In fact, she never anticipated for her son to pursue either acting or filmmaking—rather, she says he seemed destined for a career in athletics.

“Daryl was always a big athlete; that was really what he did,” she said. “I thought he was going to be a professional tennis player.”

Instead, Wein focused on acting throughout his time at Staples.

His mother said he “went out for everything,” racing to New York City after school to audition for countless commercials and voiceover spots.

He also experimented with filmmaking while at Staples, enrolling in Jim Honeycutt’s TV production classes.
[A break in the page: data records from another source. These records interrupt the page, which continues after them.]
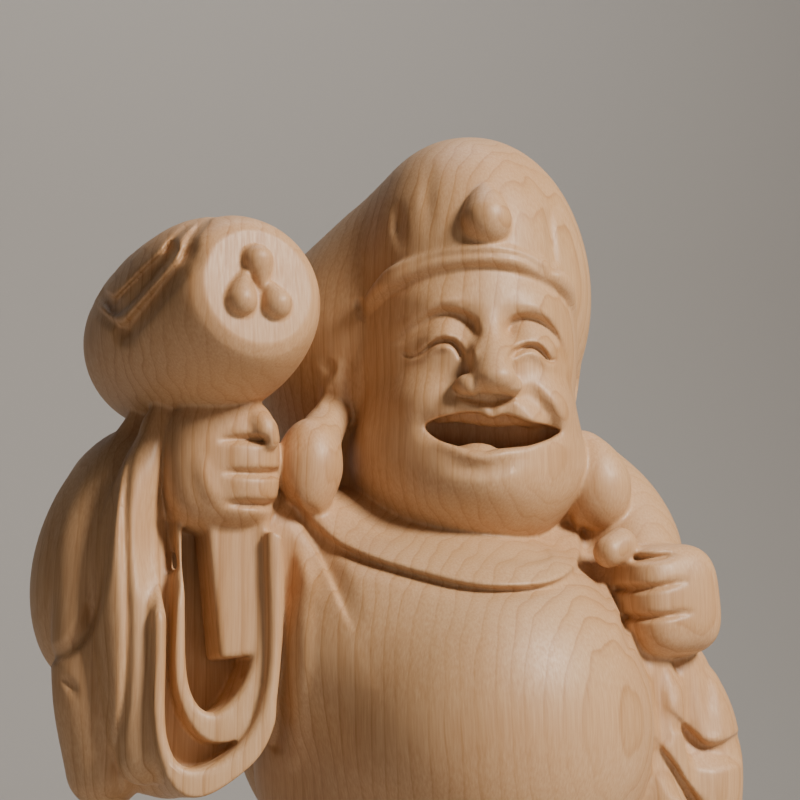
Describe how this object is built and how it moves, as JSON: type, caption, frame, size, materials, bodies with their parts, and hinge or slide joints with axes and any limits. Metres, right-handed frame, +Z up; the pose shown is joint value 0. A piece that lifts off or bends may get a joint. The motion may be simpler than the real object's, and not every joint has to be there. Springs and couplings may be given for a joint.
{
  "type": "daikoku figure",
  "caption": "Carved wooden figure of a laughing, round-bellied god of wealth in a soft cap, with a raised mallet and a sack over the left shoulder, on a low base",
  "frame": {"origin": "Centre of the flat underside of the base, which is the plane the figure stands on.", "axes": "+Z up. The figure faces -Y. Its own left hand, with the sack, is on the +X side, and the raised mallet is on the -X side."},
  "size_m": [0.147, 0.1034, 0.222],
  "materials": {
    "wood": "pale golden softwood, knife-carved and rubbed smooth, satin sheen, fine darker growth rings"
  },
  "bodies": {
    "root": {"daikoku_figure": "wood"}
  },
  "joints": []
}
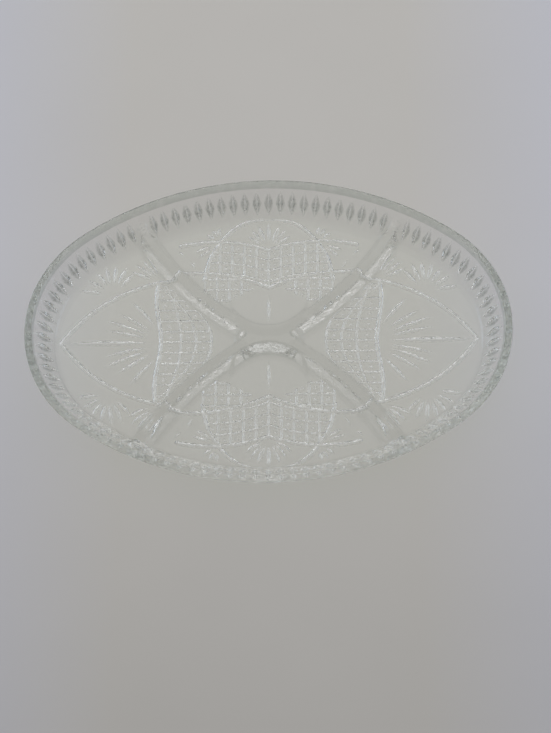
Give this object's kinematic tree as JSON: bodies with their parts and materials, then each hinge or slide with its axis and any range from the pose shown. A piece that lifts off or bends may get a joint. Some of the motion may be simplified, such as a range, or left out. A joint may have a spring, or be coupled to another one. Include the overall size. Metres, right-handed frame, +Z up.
{
  "type": "relish tray",
  "caption": "Shallow oval tray of pressed clear glass with curved dividers that meet at a small central hub, a flared fluted wall and a thick plain rim.",
  "frame": {"origin": "middle of the flat face that the tray rests on", "axes": "+X along the tray's length, +Y across it towards the far long side of the picture, +Z up out of the open top"},
  "size_m": [0.3, 0.212, 0.022],
  "materials": {
    "clear_glass": "fire-polished pressed glass, clear with a faint cool grey tint"
  },
  "bodies": {
    "root": {"floor_panel": "clear_glass", "fluted_wall": "clear_glass", "rim_band": "clear_glass", "centre_hub": "clear_glass", "divider_rear_left": "clear_glass", "divider_rear_right": "clear_glass", "divider_front_left": "clear_glass", "divider_front_right": "clear_glass"}
  },
  "joints": []
}
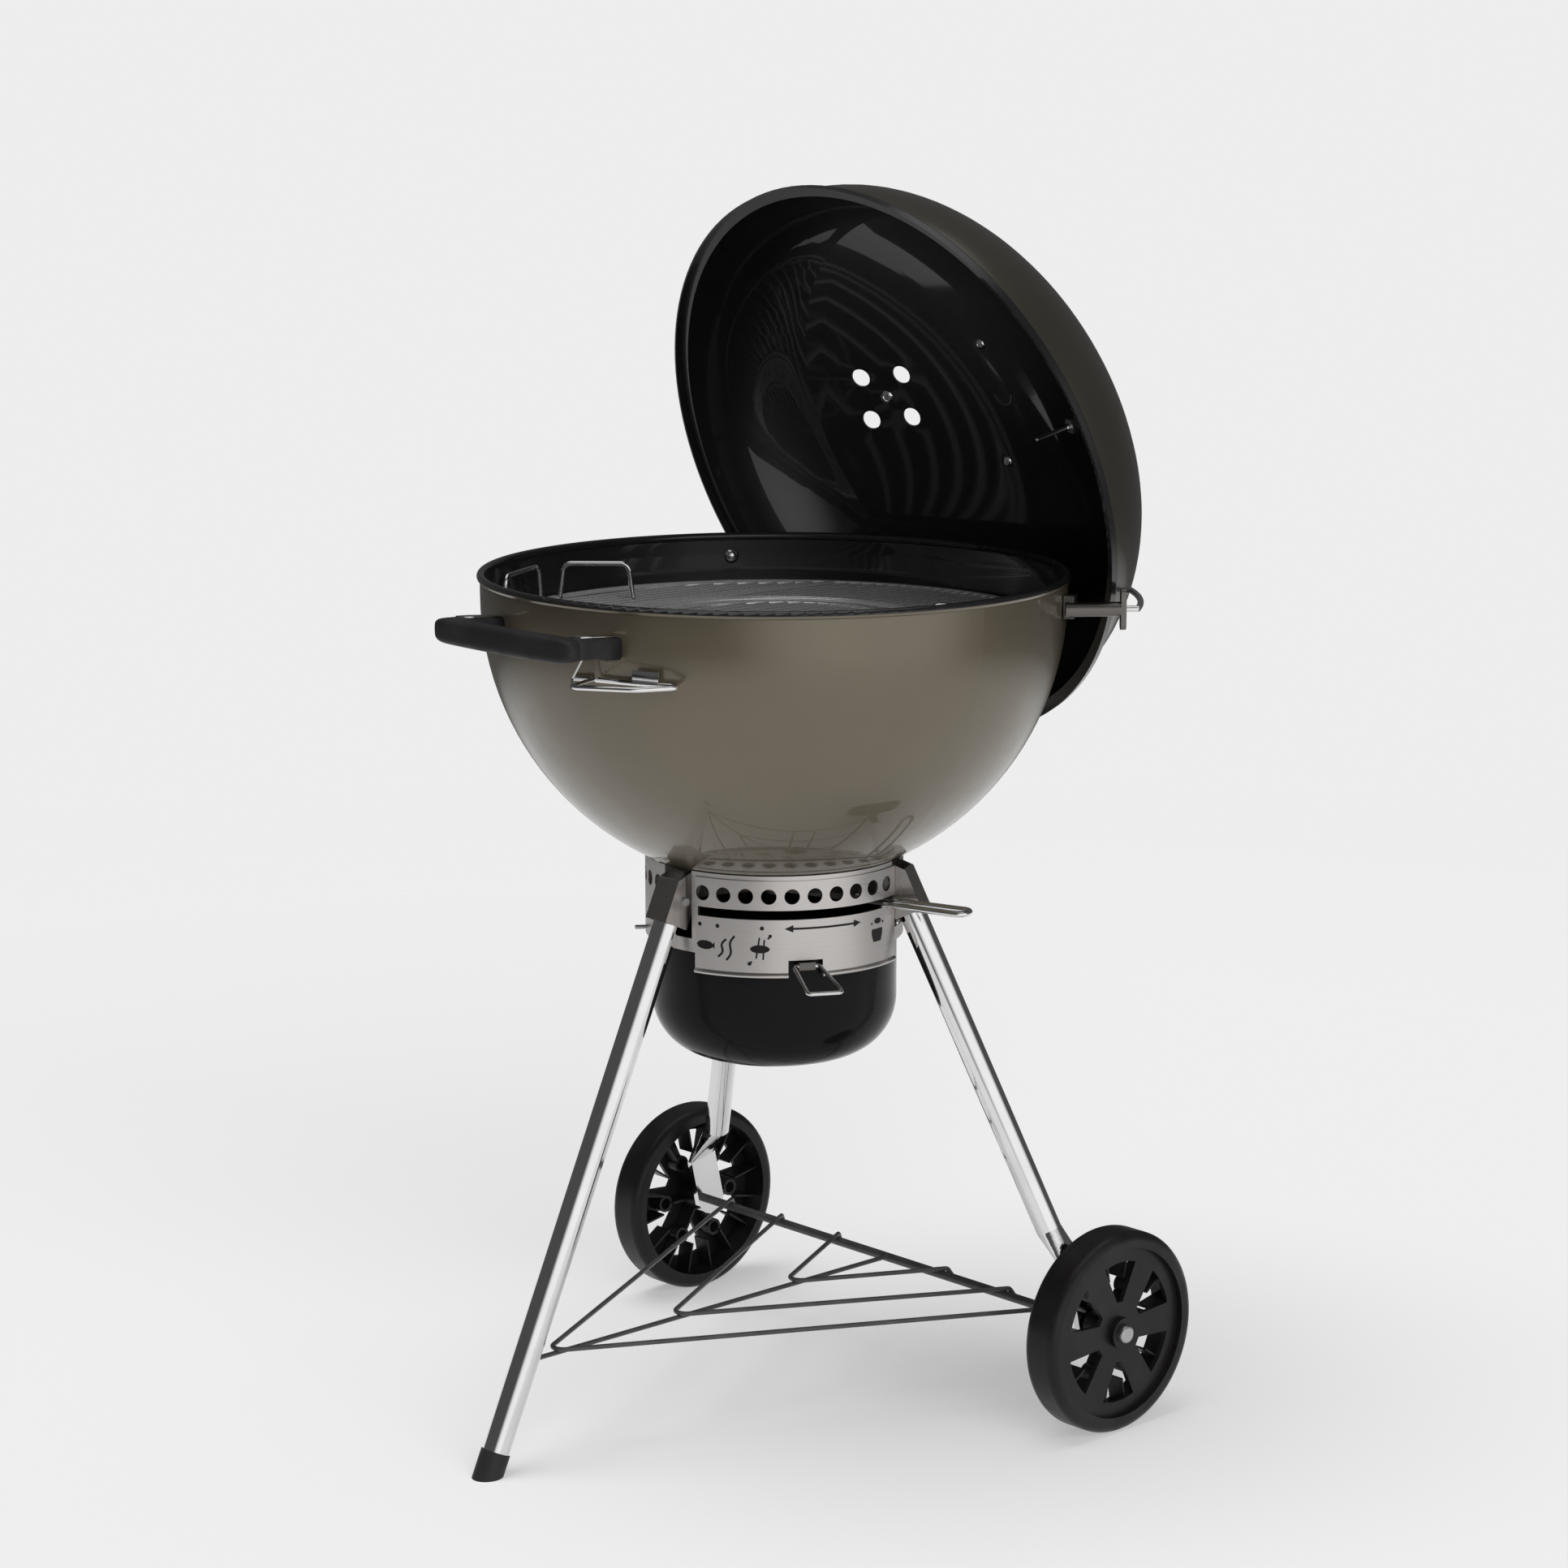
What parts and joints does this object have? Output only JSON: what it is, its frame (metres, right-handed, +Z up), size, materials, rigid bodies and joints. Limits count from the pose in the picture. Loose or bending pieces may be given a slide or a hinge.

Honeycutt, who has taught at Staples since 1984, recalls Wein as “a bit of an institution in and among Staples Players.”

But the teacher remembers Wein for his filmmaking and even continues to show Wein’s film “Rhea” to some students.

Honeycutt also worked with Wein on one of his first short films, “Life As A Train,” in which he depicted a terrorist train hijacking.

After hearing of a triage simulation at the Westport train station, Wein dressed as an adult—suit and all—and boarded the train to document the event.

“He got all this footage of these people being carried away on stretchers, and he had no idea what he was going to do with it,” Honeycutt said.

After returning to the train once more to shoot additional footage, Wein ended up with a movie that showed a terrorist fantasizing the bombing of a train—a movie that also awarded him much acclaim.

Wein won third prize at the International Young Filmmaker’s Festival in New York for the movie, as well as a “You Belong in Connecticut Young Media Maker Award” from the state.

“That was the beginning of his recognition and emergence as a filmmaker,” Honeycutt said.

Following “Life As A Train,” Wein’s 2006 film “Unlocked” went on to be accepted by over 20 film festivals, including the Tribeca Film Festival.

“The next exciting thing would be for someone to make one of his films or hire him to direct one of theirs,” said Jan Wein. “But that’s not so easy.”

For now, Wein says he has a few ideas in the works.

And as for his advice for aspiring actors and filmmakers at Staples: “If you believe in something, then go and make it—get out there and make the movie you want to make.”